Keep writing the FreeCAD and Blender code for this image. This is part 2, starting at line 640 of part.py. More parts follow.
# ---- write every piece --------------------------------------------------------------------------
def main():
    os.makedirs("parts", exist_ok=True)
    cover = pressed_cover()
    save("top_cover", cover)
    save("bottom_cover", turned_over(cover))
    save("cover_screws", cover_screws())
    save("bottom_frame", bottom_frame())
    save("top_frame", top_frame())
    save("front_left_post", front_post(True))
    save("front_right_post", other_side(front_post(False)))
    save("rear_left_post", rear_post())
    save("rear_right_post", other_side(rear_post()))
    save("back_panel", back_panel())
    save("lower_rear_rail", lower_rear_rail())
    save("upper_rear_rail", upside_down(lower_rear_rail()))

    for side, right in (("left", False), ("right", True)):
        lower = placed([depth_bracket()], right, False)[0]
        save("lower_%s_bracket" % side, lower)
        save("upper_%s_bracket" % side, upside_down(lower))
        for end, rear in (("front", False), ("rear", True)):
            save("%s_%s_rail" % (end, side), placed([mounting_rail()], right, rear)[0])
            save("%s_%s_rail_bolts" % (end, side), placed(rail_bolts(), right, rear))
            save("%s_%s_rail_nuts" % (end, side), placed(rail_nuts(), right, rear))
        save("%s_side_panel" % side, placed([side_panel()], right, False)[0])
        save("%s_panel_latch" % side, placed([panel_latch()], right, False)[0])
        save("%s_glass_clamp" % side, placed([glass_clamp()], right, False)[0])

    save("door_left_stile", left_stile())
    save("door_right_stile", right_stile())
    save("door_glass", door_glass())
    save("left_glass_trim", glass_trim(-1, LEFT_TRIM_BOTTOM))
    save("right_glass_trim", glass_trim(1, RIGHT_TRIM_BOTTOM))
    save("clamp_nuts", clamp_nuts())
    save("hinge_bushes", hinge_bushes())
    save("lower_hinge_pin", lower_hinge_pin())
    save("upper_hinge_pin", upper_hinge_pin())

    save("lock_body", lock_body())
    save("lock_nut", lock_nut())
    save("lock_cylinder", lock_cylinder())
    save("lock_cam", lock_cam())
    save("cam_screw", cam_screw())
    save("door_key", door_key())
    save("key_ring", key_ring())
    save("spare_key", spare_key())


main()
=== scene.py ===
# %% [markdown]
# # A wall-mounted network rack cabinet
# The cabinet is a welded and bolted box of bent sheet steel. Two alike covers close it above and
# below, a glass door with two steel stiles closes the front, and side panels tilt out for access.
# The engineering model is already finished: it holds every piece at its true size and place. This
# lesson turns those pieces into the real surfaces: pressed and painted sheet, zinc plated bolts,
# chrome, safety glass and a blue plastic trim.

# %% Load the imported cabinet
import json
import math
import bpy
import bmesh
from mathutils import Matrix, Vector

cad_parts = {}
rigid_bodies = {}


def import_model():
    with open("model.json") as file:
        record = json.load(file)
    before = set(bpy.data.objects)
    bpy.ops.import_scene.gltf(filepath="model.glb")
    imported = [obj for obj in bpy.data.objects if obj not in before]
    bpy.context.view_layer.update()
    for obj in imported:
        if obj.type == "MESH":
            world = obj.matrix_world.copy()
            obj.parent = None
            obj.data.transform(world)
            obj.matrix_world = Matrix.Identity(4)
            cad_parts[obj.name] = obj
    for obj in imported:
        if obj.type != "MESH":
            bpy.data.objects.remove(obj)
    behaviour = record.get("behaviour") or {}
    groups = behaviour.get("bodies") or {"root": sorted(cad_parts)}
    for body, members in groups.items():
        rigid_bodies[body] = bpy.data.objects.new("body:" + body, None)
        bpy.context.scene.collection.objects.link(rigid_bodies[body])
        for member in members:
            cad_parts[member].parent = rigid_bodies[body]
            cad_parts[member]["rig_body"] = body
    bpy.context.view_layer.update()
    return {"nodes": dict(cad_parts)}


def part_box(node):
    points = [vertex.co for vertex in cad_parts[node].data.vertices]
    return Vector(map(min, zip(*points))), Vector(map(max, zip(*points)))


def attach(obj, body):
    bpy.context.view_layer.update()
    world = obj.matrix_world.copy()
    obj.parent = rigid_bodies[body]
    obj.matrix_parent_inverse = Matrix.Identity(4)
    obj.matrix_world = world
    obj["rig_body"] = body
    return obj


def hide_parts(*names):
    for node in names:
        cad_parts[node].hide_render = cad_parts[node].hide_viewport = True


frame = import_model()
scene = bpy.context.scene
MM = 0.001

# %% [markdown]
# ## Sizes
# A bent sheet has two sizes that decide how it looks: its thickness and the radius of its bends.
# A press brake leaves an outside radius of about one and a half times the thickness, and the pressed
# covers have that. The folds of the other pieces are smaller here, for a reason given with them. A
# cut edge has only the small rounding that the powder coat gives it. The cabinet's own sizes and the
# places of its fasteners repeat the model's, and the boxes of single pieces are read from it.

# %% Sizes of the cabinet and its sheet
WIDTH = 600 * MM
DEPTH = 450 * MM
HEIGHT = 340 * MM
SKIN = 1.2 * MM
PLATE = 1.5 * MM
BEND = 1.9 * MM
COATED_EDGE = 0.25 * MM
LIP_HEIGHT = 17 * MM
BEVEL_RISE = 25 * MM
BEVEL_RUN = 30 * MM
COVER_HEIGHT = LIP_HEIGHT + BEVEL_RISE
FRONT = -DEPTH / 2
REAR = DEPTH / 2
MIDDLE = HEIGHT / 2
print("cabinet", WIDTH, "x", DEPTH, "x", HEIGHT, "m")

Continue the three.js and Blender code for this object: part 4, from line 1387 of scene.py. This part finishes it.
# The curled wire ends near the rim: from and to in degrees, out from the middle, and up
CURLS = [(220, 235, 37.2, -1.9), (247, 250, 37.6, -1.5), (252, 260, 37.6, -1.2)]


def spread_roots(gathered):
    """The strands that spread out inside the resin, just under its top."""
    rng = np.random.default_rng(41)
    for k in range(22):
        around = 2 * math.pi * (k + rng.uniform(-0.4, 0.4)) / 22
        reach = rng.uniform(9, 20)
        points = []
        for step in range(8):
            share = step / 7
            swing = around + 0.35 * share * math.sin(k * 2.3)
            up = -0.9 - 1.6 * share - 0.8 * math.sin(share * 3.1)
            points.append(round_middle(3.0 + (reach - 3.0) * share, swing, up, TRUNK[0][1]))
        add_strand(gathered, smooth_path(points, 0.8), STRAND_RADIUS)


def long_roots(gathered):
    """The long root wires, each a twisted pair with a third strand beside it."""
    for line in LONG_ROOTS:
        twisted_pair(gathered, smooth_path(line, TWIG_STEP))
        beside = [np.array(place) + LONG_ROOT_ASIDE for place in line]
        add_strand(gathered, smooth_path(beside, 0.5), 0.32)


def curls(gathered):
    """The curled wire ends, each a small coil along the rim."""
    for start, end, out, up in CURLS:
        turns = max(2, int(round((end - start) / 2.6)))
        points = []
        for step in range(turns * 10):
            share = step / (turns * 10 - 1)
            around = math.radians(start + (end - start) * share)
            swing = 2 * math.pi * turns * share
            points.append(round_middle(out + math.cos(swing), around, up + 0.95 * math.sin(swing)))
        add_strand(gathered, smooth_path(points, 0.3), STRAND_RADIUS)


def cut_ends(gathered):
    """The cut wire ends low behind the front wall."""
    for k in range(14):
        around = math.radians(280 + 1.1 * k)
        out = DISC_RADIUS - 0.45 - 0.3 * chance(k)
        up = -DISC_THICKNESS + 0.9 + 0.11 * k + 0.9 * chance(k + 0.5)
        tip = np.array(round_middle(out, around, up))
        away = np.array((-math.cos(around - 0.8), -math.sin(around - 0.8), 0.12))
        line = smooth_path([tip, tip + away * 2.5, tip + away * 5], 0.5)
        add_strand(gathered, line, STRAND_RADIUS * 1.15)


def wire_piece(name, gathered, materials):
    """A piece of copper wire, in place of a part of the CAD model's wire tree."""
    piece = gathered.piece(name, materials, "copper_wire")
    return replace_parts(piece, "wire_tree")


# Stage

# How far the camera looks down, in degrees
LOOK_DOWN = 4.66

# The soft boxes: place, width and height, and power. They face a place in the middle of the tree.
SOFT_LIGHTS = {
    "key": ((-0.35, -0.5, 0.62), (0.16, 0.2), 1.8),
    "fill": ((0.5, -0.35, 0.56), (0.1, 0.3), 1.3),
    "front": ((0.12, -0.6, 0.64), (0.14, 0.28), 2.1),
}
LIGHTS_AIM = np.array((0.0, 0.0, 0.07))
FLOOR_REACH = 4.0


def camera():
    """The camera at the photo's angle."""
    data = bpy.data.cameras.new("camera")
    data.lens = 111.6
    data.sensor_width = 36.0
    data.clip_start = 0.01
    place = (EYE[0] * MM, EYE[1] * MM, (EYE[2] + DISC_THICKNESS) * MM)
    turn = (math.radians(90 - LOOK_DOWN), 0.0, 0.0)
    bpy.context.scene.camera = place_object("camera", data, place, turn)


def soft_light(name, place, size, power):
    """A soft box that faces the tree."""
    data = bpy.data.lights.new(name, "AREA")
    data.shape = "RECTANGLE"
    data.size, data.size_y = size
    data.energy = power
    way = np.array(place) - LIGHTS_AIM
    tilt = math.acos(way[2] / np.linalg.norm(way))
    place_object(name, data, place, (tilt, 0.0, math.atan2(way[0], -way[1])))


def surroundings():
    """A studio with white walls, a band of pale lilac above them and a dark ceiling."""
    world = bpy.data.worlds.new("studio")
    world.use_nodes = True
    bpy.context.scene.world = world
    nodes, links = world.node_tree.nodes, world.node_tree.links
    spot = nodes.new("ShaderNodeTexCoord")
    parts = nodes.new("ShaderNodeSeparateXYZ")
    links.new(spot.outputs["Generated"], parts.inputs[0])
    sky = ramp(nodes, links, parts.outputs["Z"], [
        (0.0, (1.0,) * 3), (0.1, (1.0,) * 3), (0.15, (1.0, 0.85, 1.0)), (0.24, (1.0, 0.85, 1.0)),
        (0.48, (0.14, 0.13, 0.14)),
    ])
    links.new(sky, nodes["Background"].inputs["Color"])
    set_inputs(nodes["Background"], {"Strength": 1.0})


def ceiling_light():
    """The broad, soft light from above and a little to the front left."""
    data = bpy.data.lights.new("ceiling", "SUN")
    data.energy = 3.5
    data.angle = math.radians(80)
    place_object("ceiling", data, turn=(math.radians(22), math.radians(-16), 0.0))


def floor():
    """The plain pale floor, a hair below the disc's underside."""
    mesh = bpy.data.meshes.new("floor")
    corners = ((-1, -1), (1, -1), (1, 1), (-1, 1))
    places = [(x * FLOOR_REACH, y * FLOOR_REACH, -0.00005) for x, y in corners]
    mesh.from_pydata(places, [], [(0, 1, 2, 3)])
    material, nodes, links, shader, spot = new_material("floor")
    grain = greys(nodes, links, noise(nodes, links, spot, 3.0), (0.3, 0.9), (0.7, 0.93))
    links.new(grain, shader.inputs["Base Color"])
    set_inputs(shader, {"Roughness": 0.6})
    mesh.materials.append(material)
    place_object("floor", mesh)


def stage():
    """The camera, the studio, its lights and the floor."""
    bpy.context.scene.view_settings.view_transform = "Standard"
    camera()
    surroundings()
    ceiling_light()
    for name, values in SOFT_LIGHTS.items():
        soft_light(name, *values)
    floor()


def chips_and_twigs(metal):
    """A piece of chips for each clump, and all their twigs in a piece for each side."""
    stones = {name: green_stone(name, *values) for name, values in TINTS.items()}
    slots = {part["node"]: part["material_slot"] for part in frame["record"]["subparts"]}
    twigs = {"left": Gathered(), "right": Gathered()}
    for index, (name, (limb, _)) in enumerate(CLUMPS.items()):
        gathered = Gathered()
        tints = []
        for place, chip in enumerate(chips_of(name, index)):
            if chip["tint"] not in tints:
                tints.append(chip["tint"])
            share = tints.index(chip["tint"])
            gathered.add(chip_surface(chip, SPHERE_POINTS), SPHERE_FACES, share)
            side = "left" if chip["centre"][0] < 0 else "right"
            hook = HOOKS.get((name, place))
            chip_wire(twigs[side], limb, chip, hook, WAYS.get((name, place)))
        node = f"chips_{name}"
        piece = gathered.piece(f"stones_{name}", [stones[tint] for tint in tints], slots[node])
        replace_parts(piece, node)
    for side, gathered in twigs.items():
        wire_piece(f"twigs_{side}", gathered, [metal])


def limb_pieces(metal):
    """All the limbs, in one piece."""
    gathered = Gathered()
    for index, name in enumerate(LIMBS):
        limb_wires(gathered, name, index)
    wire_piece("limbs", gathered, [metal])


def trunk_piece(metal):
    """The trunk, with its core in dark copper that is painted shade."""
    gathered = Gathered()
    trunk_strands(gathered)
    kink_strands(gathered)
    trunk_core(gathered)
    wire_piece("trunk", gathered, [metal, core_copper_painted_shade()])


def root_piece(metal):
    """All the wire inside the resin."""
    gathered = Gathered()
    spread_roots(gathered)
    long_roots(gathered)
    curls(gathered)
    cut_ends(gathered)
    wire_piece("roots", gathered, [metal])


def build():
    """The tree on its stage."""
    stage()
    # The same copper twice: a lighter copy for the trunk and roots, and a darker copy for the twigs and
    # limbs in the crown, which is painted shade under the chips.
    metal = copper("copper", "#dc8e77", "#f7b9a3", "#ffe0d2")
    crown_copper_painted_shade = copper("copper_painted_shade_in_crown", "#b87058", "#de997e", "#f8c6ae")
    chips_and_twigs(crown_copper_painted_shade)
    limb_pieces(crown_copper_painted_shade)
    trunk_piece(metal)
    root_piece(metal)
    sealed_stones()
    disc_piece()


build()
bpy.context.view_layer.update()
+++
Keep both end lines and retype everything in the records above from the line containing "placed([panel_latch()], right, False)[0])" through the line containing "imported = [obj", exactly, with nothing else.

* Problem solution
        save("%s_panel_latch" % side, placed([panel_latch()], right, False)[0])
        save("%s_glass_clamp" % side, placed([glass_clamp()], right, False)[0])

    save("door_left_stile", left_stile())
    save("door_right_stile", right_stile())
    save("door_glass", door_glass())
    save("left_glass_trim", glass_trim(-1, LEFT_TRIM_BOTTOM))
    save("right_glass_trim", glass_trim(1, RIGHT_TRIM_BOTTOM))
    save("clamp_nuts", clamp_nuts())
    save("hinge_bushes", hinge_bushes())
    save("lower_hinge_pin", lower_hinge_pin())
    save("upper_hinge_pin", upper_hinge_pin())

    save("lock_body", lock_body())
    save("lock_nut", lock_nut())
    save("lock_cylinder", lock_cylinder())
    save("lock_cam", lock_cam())
    save("cam_screw", cam_screw())
    save("door_key", door_key())
    save("key_ring", key_ring())
    save("spare_key", spare_key())


main()
=== scene.py ===
# %% [markdown]
# # A wall-mounted network rack cabinet
# The cabinet is a welded and bolted box of bent sheet steel. Two alike covers close it above and
# below, a glass door with two steel stiles closes the front, and side panels tilt out for access.
# The engineering model is already finished: it holds every piece at its true size and place. This
# lesson turns those pieces into the real surfaces: pressed and painted sheet, zinc plated bolts,
# chrome, safety glass and a blue plastic trim.

# %% Load the imported cabinet
import json
import math
import bpy
import bmesh
from mathutils import Matrix, Vector

cad_parts = {}
rigid_bodies = {}


def import_model():
    with open("model.json") as file:
        record = json.load(file)
    before = set(bpy.data.objects)
    bpy.ops.import_scene.gltf(filepath="model.glb")
    imported = [obj for obj in bpy.data.objects if obj not in before]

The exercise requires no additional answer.